There are several difficulties, especially in relation to creatures originally created for games.

  • I’m human. All my experiences are human. Moreover, they are male, white, straight, British, Yorkshire, middle-class, late 20th/early 21st century experiences. This colours every thought I think and every word I write.
  • All aliens/races/creatures are based on widely known SF/fantasy standards.
  • All those standards are archetypes drawn from a narrow range of human behaviour. By making the characters from one race different to one another – as you have to – or add other aspects to their base character, you run the risk of making them too human and losing what makes them what they are in the first place.
  • But they still have to be human enough to empathise with, or you’ll turn off the reader completely.
  • There’s the further problem of stasis in gaming worlds. This can make the depiction of realistic histories tricky – this is less a problem in 40k, whose physical territories are vast and the relative immobility of history there has a solid narrative reason – than in Warhammer, where the boundaries of each faction’s territories are set in iron, and whose histories are repetitious in direct opposition to both that world’s themes – chaos, technological advancement, constant war – and its inspiration of 15-18th century Europe. This is a problem with ALL universes which, for whatever reason, have to forgo dynamic change.
  • You have to avoid making said standards too much like someone else’s take on them. Warhammer dwarfs and D&D dwarfs are both versions, ultimately, of creatures from Nordic legend modified by Tolkien. They are therefore very similar, but you still have to make them different to one another.
  • And even then, you can fall foul at the last hurdle when the reader decides your interpretation of the race in question doesn’t match his/hers!

The space to work in is therefore very tight, and success easy to bypass.

Writing non-human characters of my own invention is easier, but we’re still left with the fact that I’m human, and that the character has to be understandable and sympathetic, and that I as a writer draw on all the same sources and inspirations as everyone else. It is impossible to write anything completely original. But that is all part of the challenge of it.

What do you most like about writing BL books?

The single most enjoyable thing for me in writing Black Library novels is taking a bunch of stuff from disparate codexes and thinking “Right then, how would that actually work in practice?” I really love that, and often some fantastic story ideas come out of it.

Do you go back to the original inspirations for 40k factions when writing?

Not much; the danger there is that they’ll then become more like the inspiration than the unique Warhammer creatures you know.

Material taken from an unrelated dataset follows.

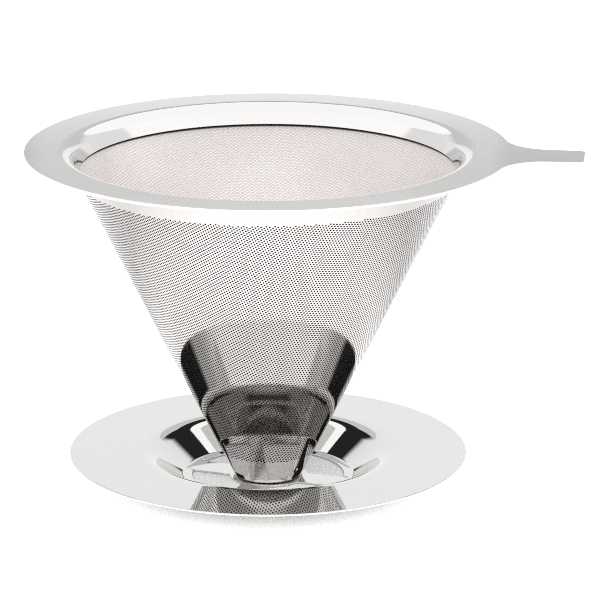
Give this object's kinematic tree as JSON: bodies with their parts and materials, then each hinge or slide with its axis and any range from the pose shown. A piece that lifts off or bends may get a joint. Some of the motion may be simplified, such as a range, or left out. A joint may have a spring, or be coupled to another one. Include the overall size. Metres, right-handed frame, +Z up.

All things have their roots elsewhere, but Vostroyans are Vostroyans, not Cossacks or Janissaries. If I researched Cossacks, then they’d take a shift towards being Cossacks and away from being Vostroyans (note, this is an example, I am not writing about Vostroyans at the moment). I do most of my 40k research in-universe, there’s loads to read anyway, and it makes sure that the Warhammeriness – that unique Games Workshop flavour – is preserved.

However, although I shy away from specific research, I will research broad topics (eg, weapons crafting, astrophysics, or whatever) in order to bring realism. I like to try to make my books feel real, because the fantastical is at its most effective when it is rooted in reality. More fact = more license to make weird shit up, or a “gimme” as Graham McNeill calls them. It’s been said that I bring an element of hard SF into my 40k books. This is very pleasing to me, as it’s completely my intention to do so.

How long does it take you to write a novel?

About a week to prep it, six weeks to write, another week to do a redraft (this is for a BL book). My first novel, which I never finished, took me the best part of a decade. My last one took about seven weeks all told.

It takes me longer for an original work. There are more false starts and the need to rethink things in my own work, because I’m often creating aspects of the world on the fly, whereas with a BL book I can reach for a codex or other novel if needs be for the correct information.

Which is more satisfying, writing your own fiction or GW fiction?

Tough question. Dan Abnett once said to me that you have to approach everything that you write with the same level of commitment. You owe it to the readers. They are paying you, and they’ll know if you don’t.

There’s a certain cachet I think in writing your own, completely original work. Writing something from scratch allows you to stand back and think “I did that all myself”. When I started writing, spin-off fiction was looked down upon (although BL material isn’t strictly spin-off fiction. See Why I Like Writing for the Black Library for more on this). It’s not the case so much now, not that I care overly much. Being part of something I’ve loved since I was young is really very exciting, and it reaches a wide and appreciative audience. I’m lucky to be able to do both.

Which is easier?

Depends. In your own fiction, you can write your way around a problem, or remake the entire universe. You can’t do that in a 40k/WFB book.

But writing for the Black Library, you don’t have to invent whole worlds. You’re working within a predefined sandbox, and that makes it easier. With your own fiction you have to build the sandbox first, and fill it with sand (why did we ever adopt this metaphor wholeheartedly? Surely, as a Brit, I should say “sandpit”. That’s right. Lucky American children have boxes to play in, our kids just have pits). That’s part of the fun of original fiction, as playing with all the cool GW toys is part of the fun of writing BL stories. Different, but equal in all regards, I’d say.